We could bump up the quota (on the project) temporarily to allow rebuild of those instances with a flavor that has a larger disk. We have a flavor that has 300G of disk already we have granted selectively elsewhere so that would work out. I believe this is a 20G root partition and using the /srv extension puppet manifest to mount the remaining at /srv. We don't have the ability to sanely extend the disk of an existing instance FYI so changing instance sizes is a rebuild.

Gehel added a comment.Sep 1 2017, 1:26 PM

That would be great! If you grant us access to that flavor with 300GB disk, we don't event need a quota extension. We have one instance (wdq-beta) that needs to be deleted after some checks, so we should be all good.

I'm making a note to discuss it today in our meeting ;)

+1'd to grant access to the 300G flavor via meeting

bd808 assigned this task to Andrew.Sep 5 2017, 3:53 PM

Approved in team meeting for 300GB image flavor.

Andrew added a comment.Sep 5 2017, 5:17 PM

I don't see a project named 'WDQS' -- can you clarify what actual VPS project we're talking about here?
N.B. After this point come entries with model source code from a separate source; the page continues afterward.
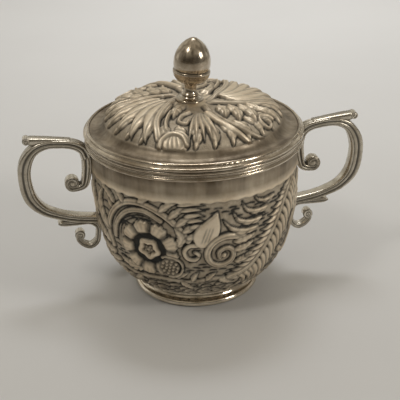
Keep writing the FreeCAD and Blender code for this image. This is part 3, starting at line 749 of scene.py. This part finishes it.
def build_lid():
    art = chase_lid()
    reach, angle = disc_grid(LID_GRID)
    arc = reach * DOME_ARC
    pattern = angle - LID_TURN
    x, y = arc * np.cos(pattern), arc * np.sin(pattern)
    fade = smooth_step((DOME_ARC - arc) / 0.9) * smooth_step((arc - COLLAR_RADIUS - 1.4) / 3.0)
    rise = art.sample("height", x, y) * fade
    cut = 0.8 * art.sample("lines", x, y) * smooth_step((DOME_ARC - arc) / 0.5)
    radius, height, out, up = np.array([dome_point(s)[:2] + dome_point(s)[2] for s in arc]).T
    ways = np.stack([np.cos(angle), np.sin(angle)], 1)
    points = [ring_points(ways, radius + rise * out, height + rise * up)]
    row = LID_GRID + 1
    corners = [i * row + j for i in range(LID_GRID) for j in range(LID_GRID)]
    faces = [(k, k + 1, k + row + 1, k + row) for k in corners]

    # From the grid's border, anticlockwise, out over the hollow and the flange.
    sides = range(LID_GRID)
    border = [i for i in sides] + [i * row + LID_GRID for i in sides]
    border += [LID_GRID * row + LID_GRID - i for i in sides] + [(LID_GRID - i) * row for i in sides]
    count = len(border)
    profile = hollow_points(HOLLOW_RADIUS, np.linspace(0, 1, 12)[1:])
    flange_height = profile[-1][1]
    profile += [(FLANGE_RADIUS - 0.4, flange_height), (FLANGE_RADIUS, flange_height),
                (FLANGE_RADIUS, flange_height - 0.5 * LID_WALL)]
    here = row * row
    faces += [(border[i], here + i, here + (i + 1) % count, border[(i + 1) % count]) for i in range(count)]
    for k, (radius, height) in enumerate(profile):
        points.append(ring_points(ways[border], radius, height))
        if k:
            here += count
            faces += flip(join_rings(here - count, here, count))

    # The underside.
    under = [(FLANGE_RADIUS, flange_height - LID_WALL)]
    under += hollow_points(HOLLOW_RADIUS + LID_WALL, np.linspace(1, 0, 8))
    for s in np.linspace(DOME_ARC, 1.5, 26):
        radius, height, normal = dome_point(s)
        under.append((radius - LID_WALL * normal[0], height - LID_WALL * normal[1]))
    coarse_ways = ways[border[::COARSE_SHARE]]
    close_with_rings(points, faces, here, coarse_ways, under, CROWN_TOP - LID_WALL, turned_over=True)

    points = np.vstack(points)
    piece = make_piece("lid_dome_chased", points, faces, "lid", ["lid_dome"])
    # Tarnish and painted shade: the hollow, the flange and the underside are darkened evenly, the dome only
    # near its edge.
    tarnish_and_shade = np.full(len(points), 0.85)
    tarnish_and_shade[:len(arc)] *= smooth_step((arc - DOME_ARC + 1.6) / 2.0)
    add_attribute(piece, "dulled_hollow", tarnish_and_shade)
    add_attribute(piece, "cut_lines", cut)
    add_attribute(piece, "bare_ground", art.sample("ground", x, y) * fade)


build_lid()


# ---- Handles ----
HANDLE_REACH = 27.2
HANDLE_DROP = 36.3
STRAP_WIDTH = 5.2
STRAP_HALF = 1.7
STRAP_SWELL = 0.9
START_DROP = 0.23 * HANDLE_DROP     # where the scroll leaves the wall, under the lip
VOLUTE_WIDTH = 4.6
VOLUTE_HALF = 2.1
VOLUTE_RADIUS = 3.7
VOLUTE_DROP = 19.0
VOLUTE_OUT = 8.1
SPUR_WIDTH = 4.4
SPUR_TIP = 2.2
TAIL_WIDTH = 4.2
TAIL_HALF = 1.1
TAIL_LENGTH = 12.6
TAIL_OUT = 8.6
BEAD_RADIUS = 2.1
SINK = 0.3                # how far an end is let into the wall
RING_GROOVE = 0.44        # place of the grooves on a scroll's round end, in shares of its width


def out_from_wall(out, drop):
    """Spot measured out from the wall and down from the lip."""
    return (BOWL_RADIUS + out, BOWL_LIP - drop)


def wall_radius(height):
    if height >= FLANK_TOP:
        return BOWL_RADIUS
    if height < FLANK_TOP - FLANK_RADIUS * math.sin(FLANK_SWEEP):
        return CORNER_CENTRE[0] + math.sqrt(CORNER_RADIUS ** 2 - (height - CORNER_CENTRE[1]) ** 2)
    return FLANK_CENTRE[0] + math.sqrt(FLANK_RADIUS ** 2 - (height - FLANK_CENTRE[1]) ** 2)


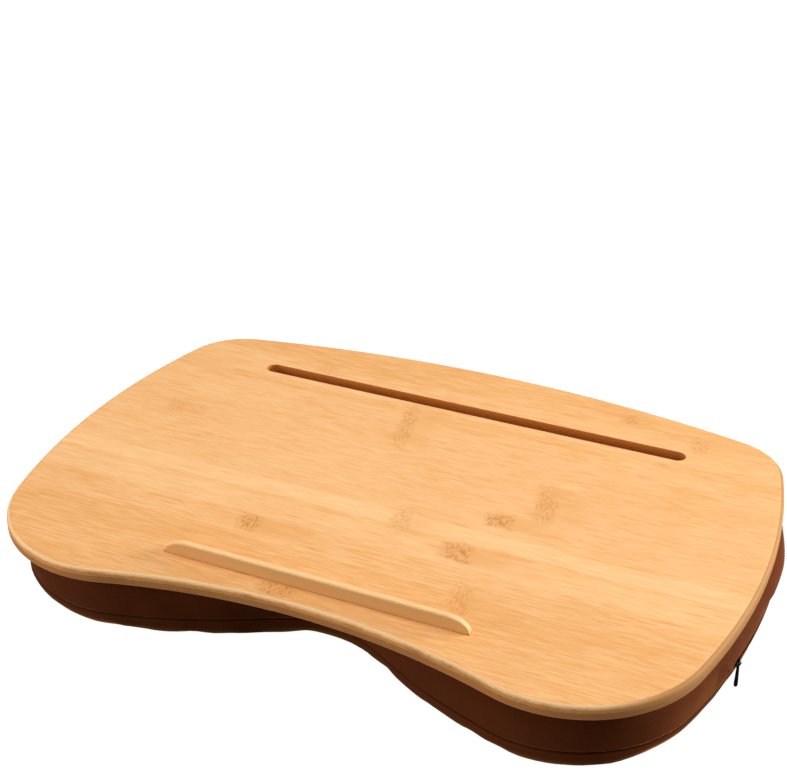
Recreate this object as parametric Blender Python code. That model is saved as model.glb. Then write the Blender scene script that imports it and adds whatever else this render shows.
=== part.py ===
"""Lap desk: a two-ply bamboo board with a tablet slot and a stop ledge, fastened by
hook-and-loop strips to a foam cushion in a zipped cover with an oval hollow for the lap.

Metres. +X is the user's right, +Y is away from the user, +Z is up. The origin is on the
surface that the cushion rests on, below the middle of the board.
"""

import math

import bmesh
import bpy
from mathutils import Matrix

# Clearance between pieces that touch, and how far a cutter runs past what it cuts.
GAP = 0.0003
OVERRUN = 0.004

# Heights above the resting surface.
BOARD_TOP_Z = 0.070
PLY_THICKNESS = 0.005
HOOK_THICKNESS = 0.001
LOOP_THICKNESS = 0.0007
SEAM_Z = 0.0295
ZIP_Z = 0.040

# Plan of the board. An edge is given by the reach of its corners, its reach at the
# middle and its corner radius.
BOARD_HALF_WIDTH = 0.260
BOARD_FRONT = (0.183, 0.159, 0.088)
BOARD_REAR = (0.161, 0.183, 0.050)
BOARD_SIDE_RADIUS = 0.485
SIDE_MIDDLE_Y = -0.003
TOP_ARRIS = 0.003
BOTTOM_ARRIS = 0.0015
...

I see a few things it could be...

Andrew added a comment.Sep 5 2017, 5:21 PM

ok, flavor added. I'm a bit nervous about how the scheduler will handle this, so please ping me after your instance is created but before you get attached to it so I can make sure it landed someplace reasonable.

I see it but cannot use it because it goes over the RAM quota. Can we have it increased a little for wikidata-query?

bd808 added a comment.Sep 6 2017, 1:01 AM

@Smalyshev please make a separate task for the RAM quota bump so that we can keep track of it and drop it back down after you build the new VM and shutdown an old one. There is a handy link on Cloud-VPS (Quota-requests) that will give you a template task to fill in.

Smalyshev closed this task as Resolved.Sep 21 2017, 8:01 PM

I think it's ok for now with bigdisk template.